1. Centralization vs Decentralization: Who controls the sequencing? Centralized sequencers tend to perform faster but carry higher censorship and manipulation risks. Decentralized approaches can be slower but encourage trust.
2. Ordering Mechanism: Does the sequencer prioritize by fees, timestamps, or a hybrid? Transparency and fairness in ordering rules are critical.
3. Handling Congestion: Are batching, fee markets, or adaptive queues used to manage surges? Efficient congestion control means better user experience.
4. Security and Incentives: Are there penalties or slashing for misbehavior? How are sequencers motivated to act honestly and keep the queue flowing reliably?
5. Audibility and Transparency: Does the sequencer publish logs or provide APIs to track queue status and transaction order? Openness builds confidence and deters manipulation.

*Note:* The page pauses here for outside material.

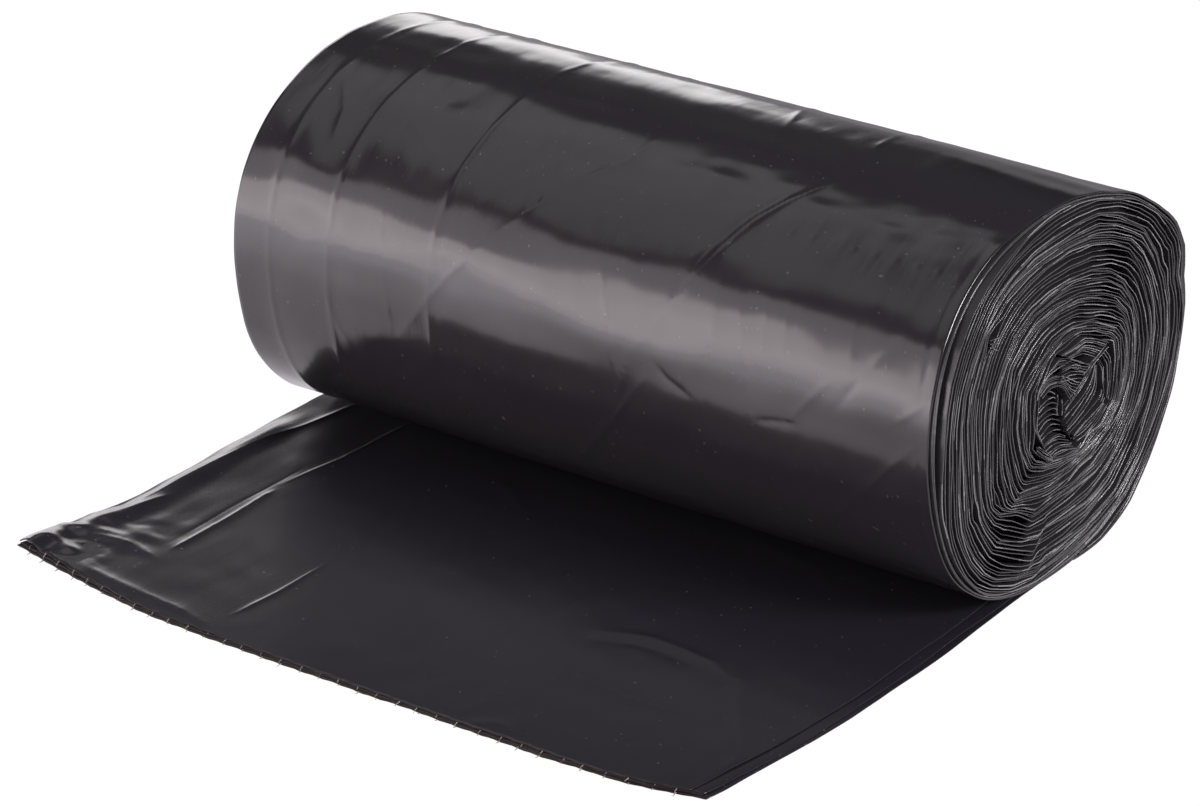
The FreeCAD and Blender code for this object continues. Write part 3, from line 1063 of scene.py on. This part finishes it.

Assessing these factors gives founders and VCs a clearer view of whether the underlying sequencer can sustain growth, protect users, and remain fair.

By watching the right metrics, spotting warning signs, and understanding sequencer design, you gain practical insight into the health of blockchain projects. This knowledge can guide smarter investments and better product development in an area where subtleties behind the scenes can determine success or failure.

Conclusion

Understanding what happens in your sequencer queue reveals how blockchain networks handle transaction order, fairness, and efficiency. It exposes the complex balance between processing speed, fee prioritization, and the risks of manipulation or censorship. For founders and investors, keeping close watch on queue metrics and design choices is essential to evaluate network health and security.

The sequencer queue is a critical piece that affects user experience and project viability, yet it often goes unnoticed. Staying informed and asking the right questions can provide a clearer picture of underlying network dynamics and future scalability. Continuous observation of how sequencer technology evolves will help you make better strategic decisions in the blockchain space.